12 июля 1992 года. Воскресенье
Утром я каким-то чудом, не отрывая глаз от стрелок часов, провела свою радиопрограмму. Ровно в полдень она закончилась, и мы с Яном тут же помчались в отель «Виктория» за детьми. Мы приехали туда раньше положенного срока, и Ян настоял, чтобы еще пятнадцать минут мы просидели в машине. Он считал, что с Бахрином следует играть по правилам. Наконец стрелки показали половину первого – пора идти. Ян пожал мою руку, а я распахнула дверь и, с трудом вспомнив, как надо переставлять ноги, чтобы двигаться, подошла к стойке, на которой заметила телефон. Перед тем как набрать номер, я мысленно произнесла короткую и несвязную молитву. Я молилась о том, чтобы мое предчувствие не оправдалось, и чтобы сейчас, обернувшись, я увидела, как по вестибюлю ко мне бегут Аддин и Шах, и чтобы вообще когда-нибудь увидела их.
Я набрала номер. Мне никто не ответил. Я набрала еще раз, решив, что могла перепутать цифры, хотя, конечно же, точно знала, что ничего не перепутала. Потом, изо всех сил стараясь заглушить истерические нотки в голосе, я попросила позвать администратора. Та немедленно появилась и начала действовать. Ведя меня к лифту, она непрерывно говорила что-то о безопасности, уважении к законам и неприкосновенности частной жизни. Я не понимала ни слова, но все время кивала. В тот момент для того, чтобы узнать хоть что-нибудь об Аддине и Шахире, я согласилась бы и с самим чертом. Наконец, пройдя по тускло освещенному коридору, мы остановились у двери, за которой меня ждало будущее.
«Помните, что вы обещали ничего не трогать, миссис Гиллеспи», – последний раз напомнила администратор и вставила ключ в замок. То, что я увидела за дверью, показалось мне сценой из фильма ужасов, хотя на самом деле это была просто пустая гостиничная комната. Я посмотрела под ноги и не сразу поняла, что ступаю по десятку белых записок, подсунутых под дверь за прошедшие сутки. Посреди первой комнаты стоял раскрытый чемодан, часть его содержимого валялась рядом. Постель не была смята – плохой знак.
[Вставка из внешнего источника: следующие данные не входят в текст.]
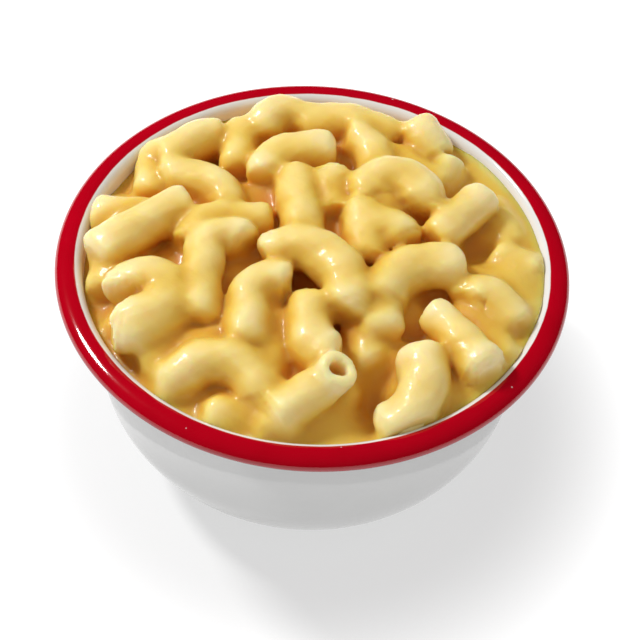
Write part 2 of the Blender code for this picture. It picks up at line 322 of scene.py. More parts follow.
# %% The elbows that can be seen
# Middle (x, y, lift); heading there; turn and length before it; turn and length after it;
# droop of the ends; climb; radius with its coat of sauce at the start and at the end.
ELBOWS = [
    # along the back, from left to right
    (-32, 33, 3, 46, 0, 10, -30, 9, 10, 0, 5.0, 5.1),
    (-40, 25, 0, 90, 0, 9, 10, 9, 0, 0, 4.8, 4.6),
    (-20, 34, 2, -92, 0, 8, 15, 9, 0, 0, 4.7, 5.0),
    (-13, 43, 4, 50, -60, 7, -80, 10, 30, 0, 5.2, 5.2),
    (6, 44, 3, -5, -40, 13, -40, 14, 20, 0, 5.2, 5.2),
    (14, 28, 4, -90, -70, 14, 0, 9, 0, 0, 4.8, 5.1),
    (26, 39, 3, 122, 0, 5, 0, 7, 0, 20, 5.2, 5.0),
    (30, 30, 0, 75, 0, 8, 0, 5, 0, 15, 4.4, 4.8),
    (25, 28, 1, -40, 0, 11, 0, 7, 0, 0, 4.8, 4.8),
    # behind the middle
    (-7, 30, 5, 200, 20, 11, 75, 12, 0, 0, 5.2, 5.1),
    (-4, 12, 5, -80, 0, 12, 0, 13, 0, 0, 5.1, 5.4),
    (4, 12, -2, -68, 0, 12, 0, 12, 0, 0, 4.9, 4.9),
    (3, 19, 5, -80, 0, 6, 0, 8, 0, 0, 5.9, 3.4),
    (18, 21, 7, -3, -110, 11, -105, 13, 10, 0, 5.8, 6.2),
    (15, 7, 5, -14, 0, 7, -50, 9, 0, 0, 5.2, 5.8),
    (12, 3, 5, -84, 0, 10, 0, 7, 0, 0, 5.8, 4.6),
    (-16, 19, -2, 3, 0, 11, 0, 11, 0, 0, 4.8, 4.8),
    # down the left side
    (-41, 9, 1, 180, 0, 12, 0, 12, 0, 4, 5.0, 4.8),
    (-27, 20, 3, -25, -40, 11, -60, 11, 10, 0, 5.0, 5.2),
    (-39, 4, 5, 45, 0, 16, -12, 12, 0, 0, 5.4, 5.1),
    (-46, -4, 0, -95, 0, 11, 0, 11, 0, 0, 5.1, 4.9),
    (-32, -20, 5, -90, -175, 15, -120, 15, 0, 0, 6.4, 7.2),
    (-21, 7, 4, 187, 0, 11, 80, 12, 0, 0, 4.3, 5.2),
    (-25, -5, 6, -91, 140, 13, 5, 21, 0, 0, 4.8, 5.0),
    # the middle
    (1, -4, 7, -30, -75, 13, -75, 20, 10, 0, 5.4, 6.2),
    (-14, -20, 6, -88, 105, 14, 0, 12, 0, 0, 5.2, 4.8),
    (-9, -28, 1, -86, 0, 14, -15, 14, 0, 0, 5.0, 5.2),
    (0, -24, 4, -88, 17, 9, 70, 12, 0, 0, 5.4, 6.0),
    (16, -19, 3, -80, 0, 3, 0, 6, 0, 0, 5.1, 4.9),
    (14, -27, -1, -72, -10, 9, 10, 4, 0, 0, 4.7, 4.8),
    # down the right side
    (34, 12, 5, 52, 0, 10, 10, 10, 0, 0, 4.7, 5.0),
    (44, 16, -2, -65, -20, 7, -5, 9, 0, 0, 5.2, 5.0),
    (46, 4, -1, -34, 0, 4, 15, 8, 0, 0, 4.4, 4.8),
    (28, -4, 5, 183, 0, 7, 92, 20, 0, 0, 5.4, 5.8),
    (42, -11, 2, -45, -120, 8, -15, 9, 0, -8, 5.2, 5.0),
    (34, -25, 4, -56, -12, 11, 0, 11, 0, 0, 4.0, 5.8),
    (40, -20, -1, -60, 0, 10, 0, 10, 0, 0, 5.0, 5.0),
    (48, -6, -2, -80, 0, 8, 0, 8, 0, 0, 4.8, 4.8),
    # along the front, from left to right
    (-31, -35, 0, -62, 0, 9, 0, 9, 0, 0, 4.8, 4.8),
    (-26, -30, 1, 12, 0, 11, 0, 11, 0, 0, 4.8, 4.8),
    (-19, -35, 4, -3, -80, 12, -85, 15, 20, 0, 5.2, 5.3),
    (-18, -45, -2, -94, 0, 9, 0, 4, 0, 42, 4.4, 4.2),
    (-13, -46, -2, 8, 0, 8, 0, 8, 0, 0, 4.8, 4.8),
    (2, -42, 4, 215, 70, 9, 0, 11, -80, -10, 4.3, 5.4),
    (-6, -45, -1, -85, 0, 7, 0, 7, 0, 0, 5.2, 5.2),
    (26, -37, 3, -90, -14, 9, -90, 16, 18, -8, 5.9, 5.2),
    (33, -35, -3, 42, 0, 9, 0, 9, 0, 0, 5.0, 5.0),
]
print(f"{len(ELBOWS)} elbows laid by hand")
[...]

Я прошла в соседнюю комнату, детскую, и первым делом заметила, что у Шах наконец-то появилась своя кроватка. Правда, сейчас она стояла пустая. Так же, как и кровать Аддина. Мне казалось, в этой комнате еще слышно эхо детских голосов. С люстры свисали воздушные шарики и ленты серпантина. К стене кто-то прилепил кусок блестящей бумаги, в которую обычно заворачивают подарки, а рядом, косо приколотая, висела большая открытка «С днем рождения».
У меня вдруг перехватило дыхание, потому что я поняла – эта комната была посланием мне от Бахрина – посланием, смысл которого могла понять только я. На кроватке Шах рядышком сидели Белянка и Минни Маус – молчаливые свидетели того, что здесь случилось. На полу валялась маленькая красная шляпка – мы купили ее неделю назад к новому зимнему пальто Шах. Вдруг к горлу подступила дурнота, а комната закружилась перед глазами – я увидела, что Бахрин сделал с этой шляпкой: она была разодрана и измята так, будто кто-то в ярости топтал ее ногами. Гордость Аддина, его обожаемые большие кроссовки «Рибок», которые он выпрашивал у меня несколько месяцев, тоже валялись на полу, словно только что сброшенные хозяином. Его бейсболка висела на спинке кровати. Время точно остановилось в этой дешевой казенной комнате. Здесь царил вакуум, специально созданный человеком, помешавшимся на мести. Вся эта сцена напоминала мне о корабле-призраке «Мария Селеста», оставленном экипажем и пассажирами: недоеденная еда на столах, радио, играющее на полную громкость, и ни одной живой души. Разница только в том, что все это происходило не в Бермудском треугольнике, а случилось с моими собственными детьми.